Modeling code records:
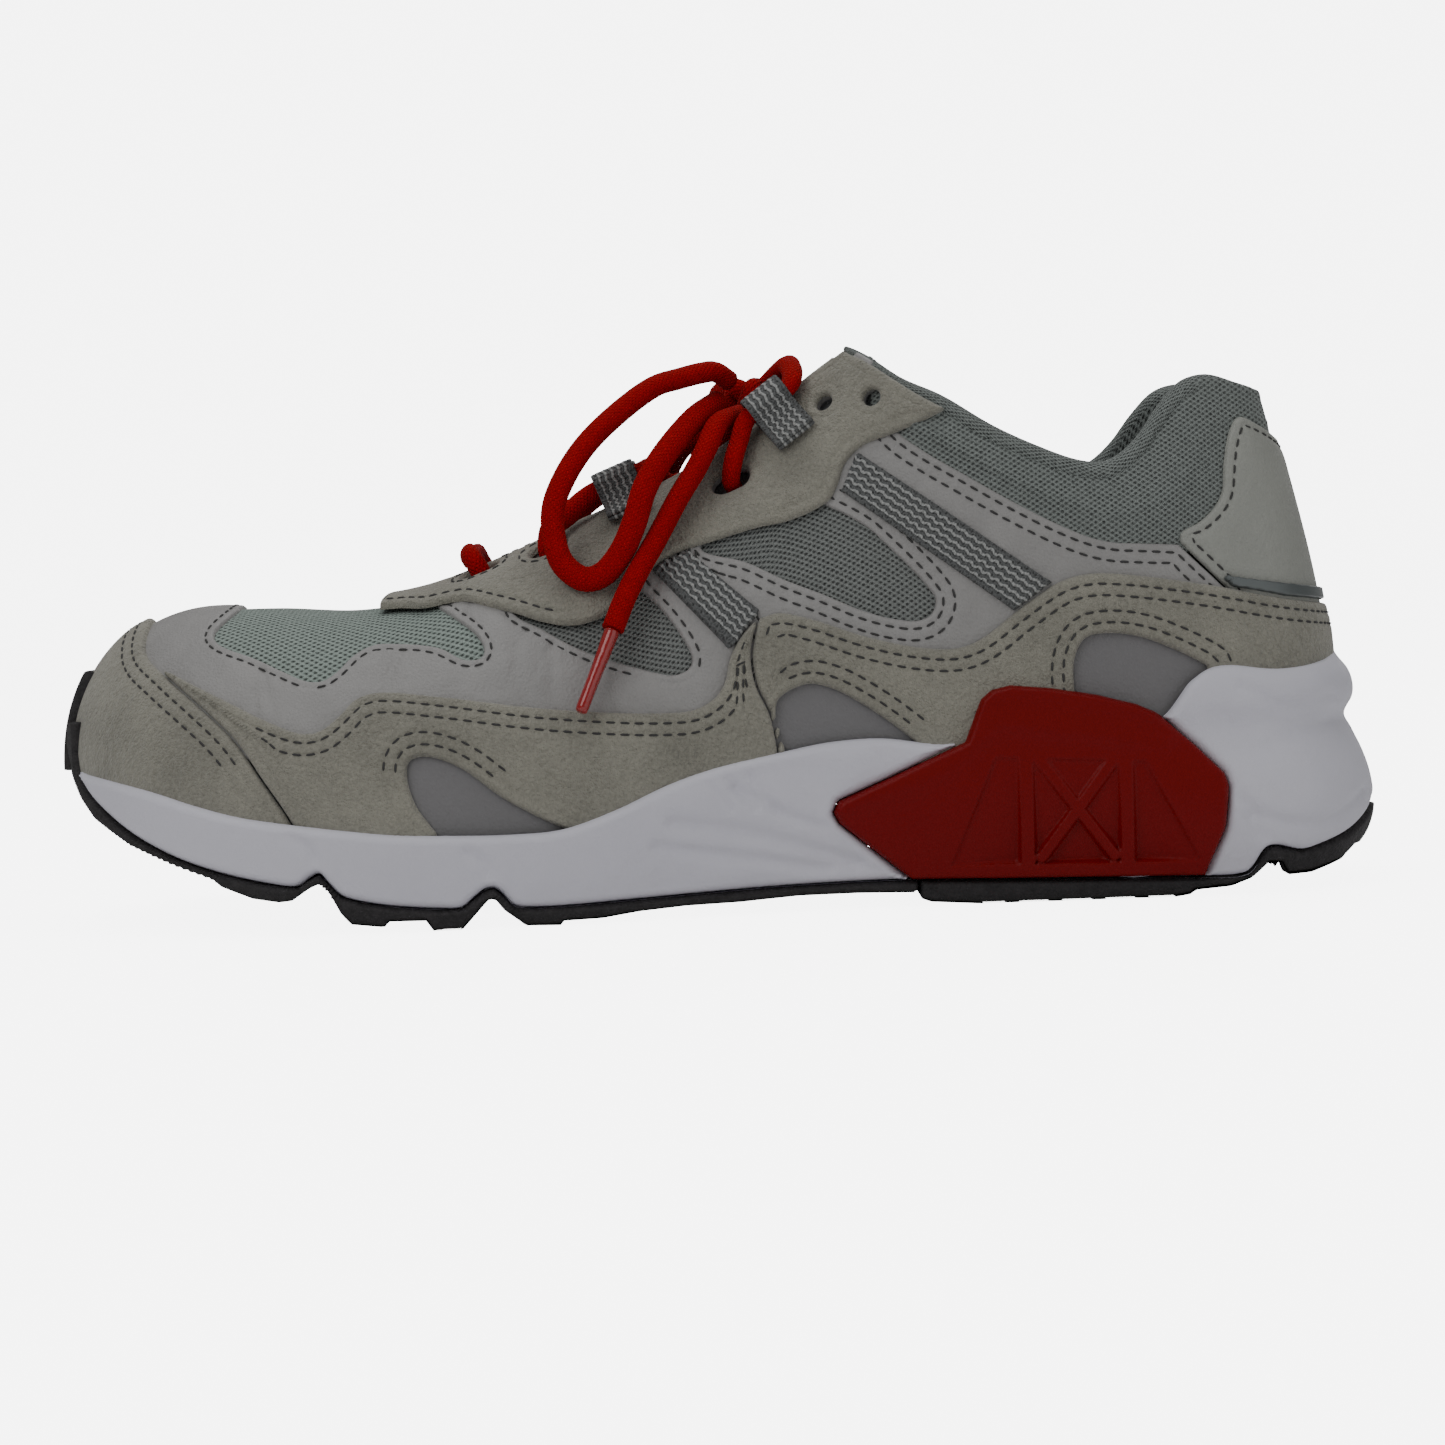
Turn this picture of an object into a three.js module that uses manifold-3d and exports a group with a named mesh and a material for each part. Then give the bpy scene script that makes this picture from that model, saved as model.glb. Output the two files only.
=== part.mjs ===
// A low running-style bowling shoe for the right foot, built in layers over one lasted surface.
// Millimetres, +Z up, toe towards -X, medial side towards -Y, standing on z = 0.
import * as THREE from "three";
import { mergeVertices } from "three/addons/utils/BufferGeometryUtils.js";
import Module from "manifold-3d";

const wasm = await Module();
wasm.setup();

// ---------------------------------------------------------------- driving dimensions
const patternLength = 302; // the outlines below are drawn for this length,
const patternWidth = 112; // this width over the ball
const patternHeight = 125; // and this height at the top of the facing
const shoeLength = 302;
const shoeWidth = 112;
const shoeHeight = 125;

const gap = 0.3; // clearance between pieces that touch
const liningThickness = 1.3;
const textileThickness = 1.1;
const leatherThickness = 1.1;
const suedeThickness = 1.5;
const foamThickness = 4.2;
const counterThickness = 1.4;
const insoleBoardThickness = 2.0;
const socklinerThickness = 4.0;
const bumperThickness = 2.2;
const clipProud = 1.2; // how far the stabiliser clip stands out of the midsole wall
const clipDepth = 1.8; // how deep it sits in the wall
const clipBridgeThickness = 2.2;
const laceRadius = 2.2;
const bowRadius = 2.7; // the free stretches of the lace lie slack and round
const agletRadius = 1.7;
const webbingThickness = 1.1;
const loopWidth = 10;
const tongueCoverThickness = 1.1;
const tongueFoamThickness = 3.2;
const tongueHalfWidth = 20;
const eyeletRadius = 2.0;
const aroundSteps = 36; // facets round the last
const upSteps = 5; // facets from the feather edge to the ridge

const scaleX = shoeLength / patternLength;
const scaleY = shoeWidth / patternWidth;
const scaleZ = shoeHeight / patternHeight;

// ---------------------------------------------------------------- layers over the last
// Each layer is the band between two offsets from the lasted surface.
const liningLayer = [-gap - liningThickness, -gap];
const textileLayer = [0, textileThickness];
const leatherLayer = [textileLayer[1] + gap, textileLayer[1] + gap + leatherThickness];
const suedeLayer = [leatherLayer[1] + gap, leatherLayer[1] + gap + suedeThickness];
const bumperLayer = [suedeLayer[1] + gap, suedeLayer[1] + gap + bumperThickness];
const counterLayer = [-gap - counterThickness, -gap];
const foamLayer = [-gap - foamThickness, -gap];
const insideCounter = counterLayer[0] - gap; // outer face of the heel lining over the counter
const insideFoam = foamLayer[0] - gap; // outer face of the heel lining over the foam
const tongueTop = liningLayer[0] - 2 * laceRadius - 6 * gap; // the laces cross over the tongue
const tongueCoverLayer = [tongueTop - tongueCoverThickness, tongueTop];
const tongueFoamLayer = [tongueCoverLayer[0] - gap - tongueFoamThickness, tongueCoverLayer[0] - gap];
const tongueLiningLayer = [tongueFoamLayer[0] - gap - liningThickness, tongueFoamLayer[0] - gap];

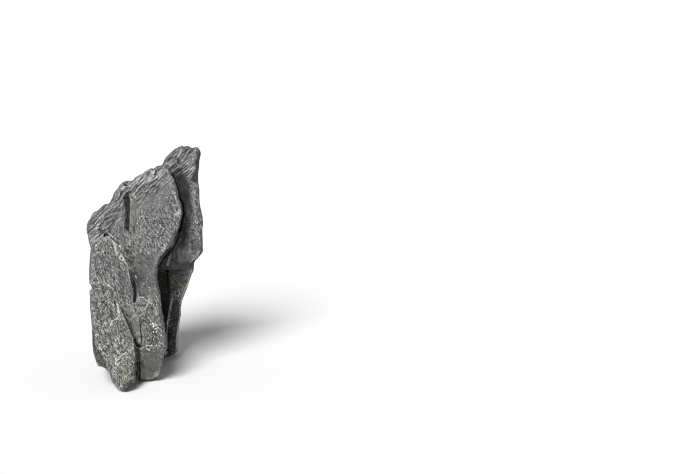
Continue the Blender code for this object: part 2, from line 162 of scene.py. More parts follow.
# The edge of the raised plate on the left, and the pocket at its foot.
PLATE_EDGE = [
    (112, 240), (116, 245), (120, 250.5), (123, 256), (127, 263), (128.5, 270), (130, 280), (132.6, 287),
    (133.2, 297), (135, 303),
]
PLATE_POCKET = [(133.6, 283), (134.8, 289), (135.2, 295), (134.6, 301)]
# The ridge on the left of the diagonal trough.
TROUGH_RIDGE = [(118, 305), (121, 312), (125, 320), (129, 328), (132, 336), (134.5, 341)]
# The thin crack, the pit and the groove between the feet, and the face of the right foot, worn nearly flat.
FOOT_CRACK = [(139.2, 319), (140.8, 325), (140.4, 331), (141.8, 336), (141.2, 341), (142.2, 346)]
FOOT_PIT = [(134.6, 340.5), (135.6, 343.5), (138, 345.5), (140.5, 346.5)]
FOOT_GROOVE = [(137.6, 347), (138.4, 356), (137.8, 366), (137.6, 379)]
RIGHT_FOOT = [(143, 351), (158, 350), (157.5, 366), (154, 380), (143, 380)]
# The break that runs in from the nick on the left.
NICK_BREAK = [(94.5, 286.5), (99, 287.5), (104, 289), (112, 289.5), (119, 291)]
# The crest, near which the beds rise to the right, and the knob's outline.
CREST_LINE = [(88, 222), (104, 206), (124, 184), (150, 170), (172, 152), (198, 148)]
KNOB = [(158, 172), (172, 140), (210, 136), (208, 182), (186, 186), (172, 180)]
# The smooth creases under the knob and over the step, each with how soft its border is.
SOFT_CREASES = [
    ([(173, 172), (197, 172), (197, 190), (175, 194)], 3),
    ([(160, 260), (193, 260), (191, 280), (160, 281)], 3),
]
# How far around a crease there are no chips, in pixels.
CREASE_MARGIN = 6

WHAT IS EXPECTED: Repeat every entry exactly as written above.

COMPLETED TASK:
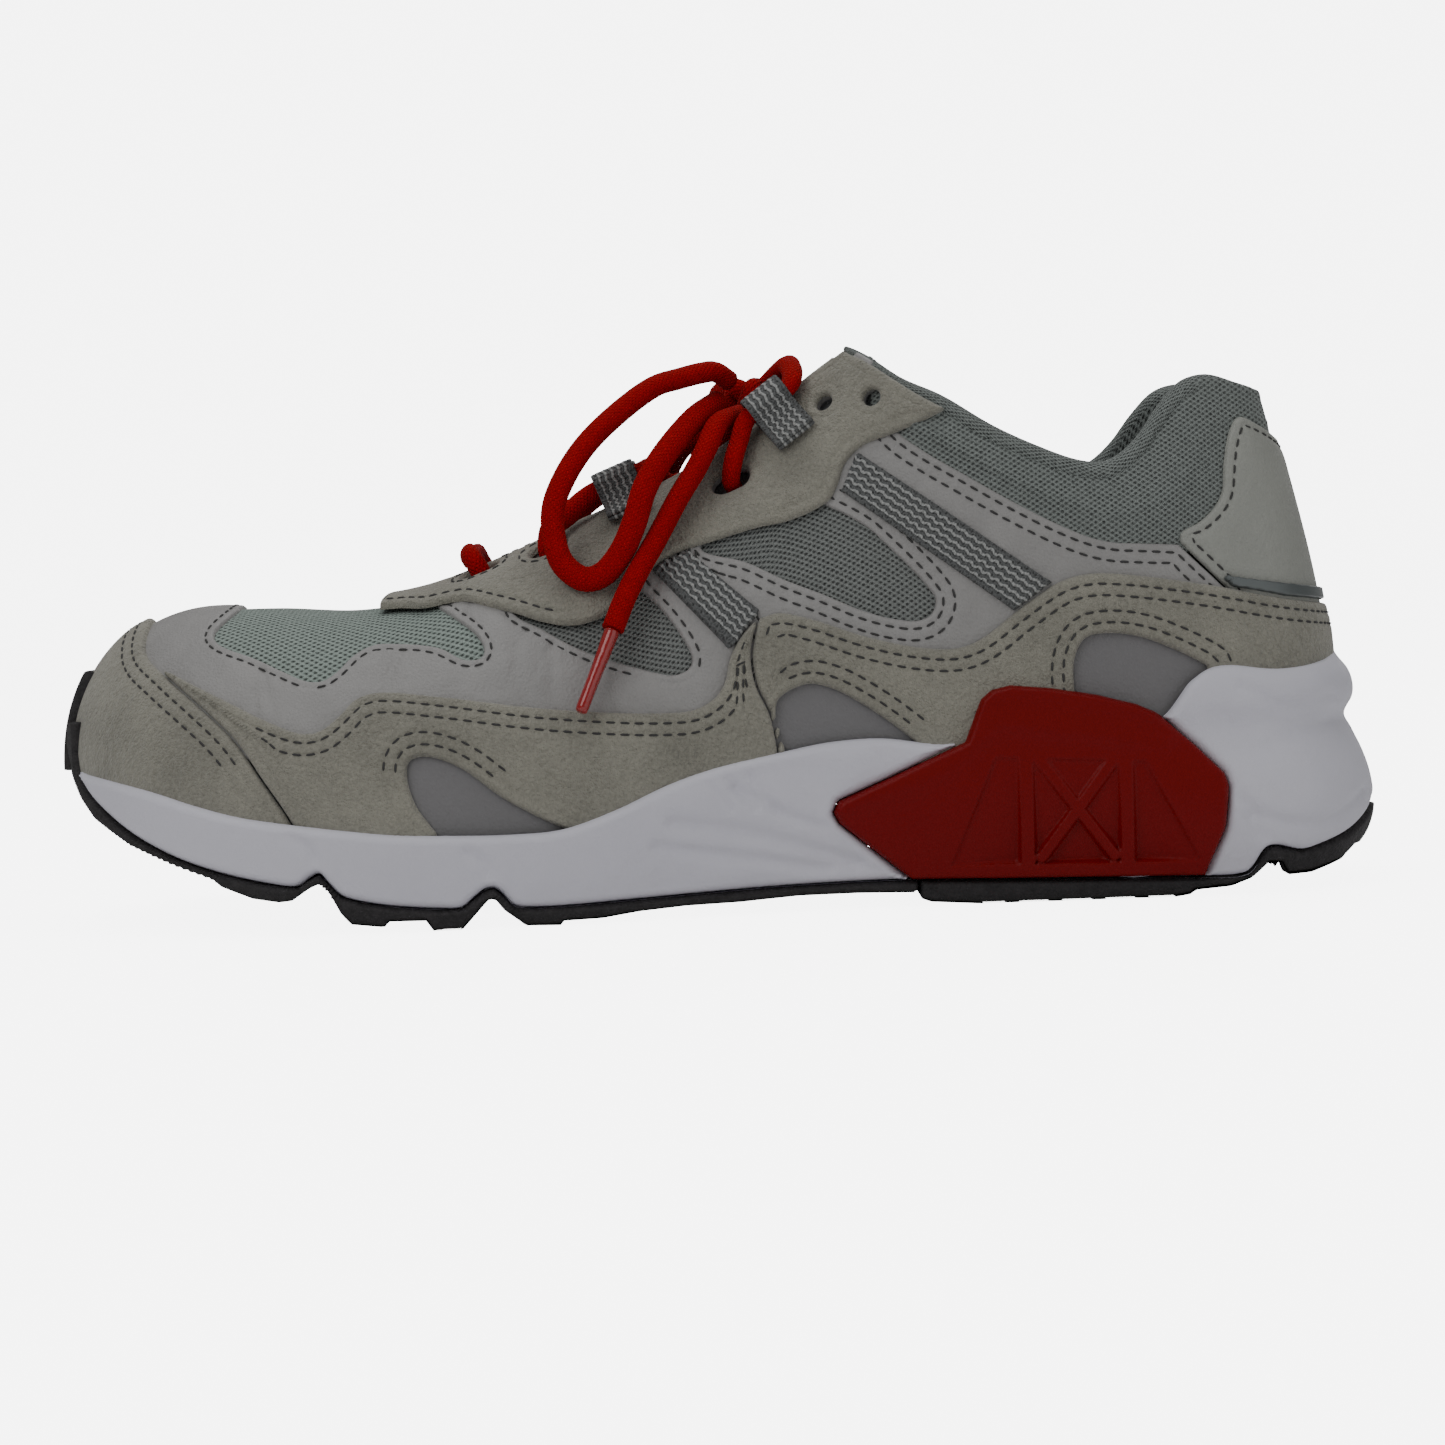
Turn this picture of an object into a three.js module that uses manifold-3d and exports a group with a named mesh and a material for each part. Then give the bpy scene script that makes this picture from that model, saved as model.glb. Output the two files only.
=== part.mjs ===
// A low running-style bowling shoe for the right foot, built in layers over one lasted surface.
// Millimetres, +Z up, toe towards -X, medial side towards -Y, standing on z = 0.
import * as THREE from "three";
import { mergeVertices } from "three/addons/utils/BufferGeometryUtils.js";
import Module from "manifold-3d";

const wasm = await Module();
wasm.setup();

// ---------------------------------------------------------------- driving dimensions
const patternLength = 302; // the outlines below are drawn for this length,
const patternWidth = 112; // this width over the ball
const patternHeight = 125; // and this height at the top of the facing
const shoeLength = 302;
const shoeWidth = 112;
const shoeHeight = 125;

const gap = 0.3; // clearance between pieces that touch
const liningThickness = 1.3;
const textileThickness = 1.1;
const leatherThickness = 1.1;
const suedeThickness = 1.5;
const foamThickness = 4.2;
const counterThickness = 1.4;
const insoleBoardThickness = 2.0;
const socklinerThickness = 4.0;
const bumperThickness = 2.2;
const clipProud = 1.2; // how far the stabiliser clip stands out of the midsole wall
const clipDepth = 1.8; // how deep it sits in the wall
const clipBridgeThickness = 2.2;
const laceRadius = 2.2;
const bowRadius = 2.7; // the free stretches of the lace lie slack and round
const agletRadius = 1.7;
const webbingThickness = 1.1;
const loopWidth = 10;
const tongueCoverThickness = 1.1;
const tongueFoamThickness = 3.2;
const tongueHalfWidth = 20;
const eyeletRadius = 2.0;
const aroundSteps = 36; // facets round the last
const upSteps = 5; // facets from the feather edge to the ridge

const scaleX = shoeLength / patternLength;
const scaleY = shoeWidth / patternWidth;
const scaleZ = shoeHeight / patternHeight;

// ---------------------------------------------------------------- layers over the last
// Each layer is the band between two offsets from the lasted surface.
const liningLayer = [-gap - liningThickness, -gap];
const textileLayer = [0, textileThickness];
const leatherLayer = [textileLayer[1] + gap, textileLayer[1] + gap + leatherThickness];
const suedeLayer = [leatherLayer[1] + gap, leatherLayer[1] + gap + suedeThickness];
const bumperLayer = [suedeLayer[1] + gap, suedeLayer[1] + gap + bumperThickness];
const counterLayer = [-gap - counterThickness, -gap];
const foamLayer = [-gap - foamThickness, -gap];
const insideCounter = counterLayer[0] - gap; // outer face of the heel lining over the counter
const insideFoam = foamLayer[0] - gap; // outer face of the heel lining over the foam
const tongueTop = liningLayer[0] - 2 * laceRadius - 6 * gap; // the laces cross over the tongue
const tongueCoverLayer = [tongueTop - tongueCoverThickness, tongueTop];
const tongueFoamLayer = [tongueCoverLayer[0] - gap - tongueFoamThickness, tongueCoverLayer[0] - gap];
const tongueLiningLayer = [tongueFoamLayer[0] - gap - liningThickness, tongueFoamLayer[0] - gap];

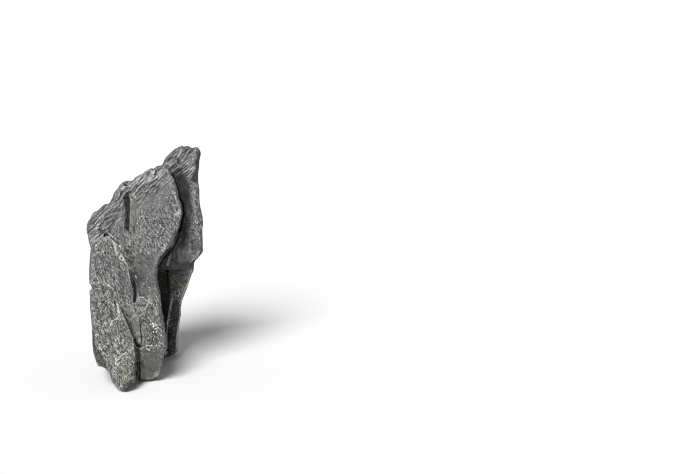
Continue the Blender code for this object: part 2, from line 162 of scene.py. More parts follow.
# The edge of the raised plate on the left, and the pocket at its foot.
PLATE_EDGE = [
    (112, 240), (116, 245), (120, 250.5), (123, 256), (127, 263), (128.5, 270), (130, 280), (132.6, 287),
    (133.2, 297), (135, 303),
]
PLATE_POCKET = [(133.6, 283), (134.8, 289), (135.2, 295), (134.6, 301)]
# The ridge on the left of the diagonal trough.
TROUGH_RIDGE = [(118, 305), (121, 312), (125, 320), (129, 328), (132, 336), (134.5, 341)]
# The thin crack, the pit and the groove between the feet, and the face of the right foot, worn nearly flat.
FOOT_CRACK = [(139.2, 319), (140.8, 325), (140.4, 331), (141.8, 336), (141.2, 341), (142.2, 346)]
FOOT_PIT = [(134.6, 340.5), (135.6, 343.5), (138, 345.5), (140.5, 346.5)]
FOOT_GROOVE = [(137.6, 347), (138.4, 356), (137.8, 366), (137.6, 379)]
RIGHT_FOOT = [(143, 351), (158, 350), (157.5, 366), (154, 380), (143, 380)]
# The break that runs in from the nick on the left.
NICK_BREAK = [(94.5, 286.5), (99, 287.5), (104, 289), (112, 289.5), (119, 291)]
# The crest, near which the beds rise to the right, and the knob's outline.
CREST_LINE = [(88, 222), (104, 206), (124, 184), (150, 170), (172, 152), (198, 148)]
KNOB = [(158, 172), (172, 140), (210, 136), (208, 182), (186, 186), (172, 180)]
# The smooth creases under the knob and over the step, each with how soft its border is.
SOFT_CREASES = [
    ([(173, 172), (197, 172), (197, 190), (175, 194)], 3),
    ([(160, 260), (193, 260), (191, 280), (160, 281)], 3),
]
# How far around a crease there are no chips, in pixels.
CREASE_MARGIN = 6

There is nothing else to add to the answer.